The number one piece of advice I can give someone who is switching over to Linux from Windows is this. Learn the terminology. In my experience, many people who use Linux have never used Windows, at all. Believe it or not, this is true! If they have used Windows, it's been a while. When I say 'a while' I mean back in the days of XP. Things have changed a lot since then. If you're using Windows terminology to ask for help with a Linux machine, people may not understand your question. That I think is the biggest barrier to making the switch. Linux is NOT HARD, but it doesn't run itself. There are no trouble shooters that will fix problems for you like there are in Windows. When those little things happen, you'll have to look around the net for a solution or ask for help on the forums. Do the best you can to phrase clear questions.

The people around here are very friendly and for some reason they seem to love to help people! If you can't find the right word or if you're not sure, describe it as best you can. Better yet, take a screen shot of what's going on. People can help you much better that way.
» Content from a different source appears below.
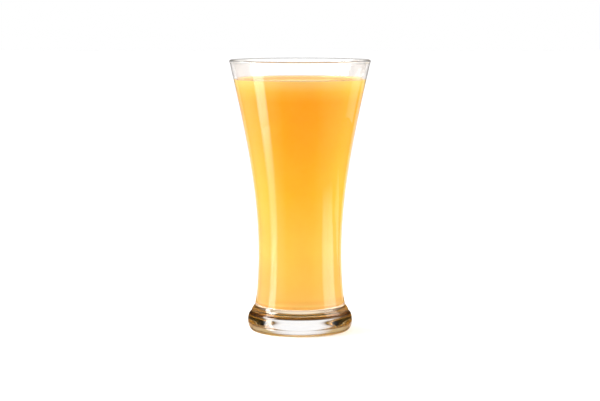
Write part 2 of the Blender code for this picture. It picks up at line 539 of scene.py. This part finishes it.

When you have questions be sure to give details of your machines hardware. There is a command you can put in the terminal and then upload in your post to tell them everything they need to know about your system. I think either @wizardfromoz or @Condobloke or a lot of other people can tell you what it is. If you make things as easy as possible for them to help you, you'll get help a lot faster.

I use Windows 11 at work and had machines with all releases since XP. I can help 'translate' if need be.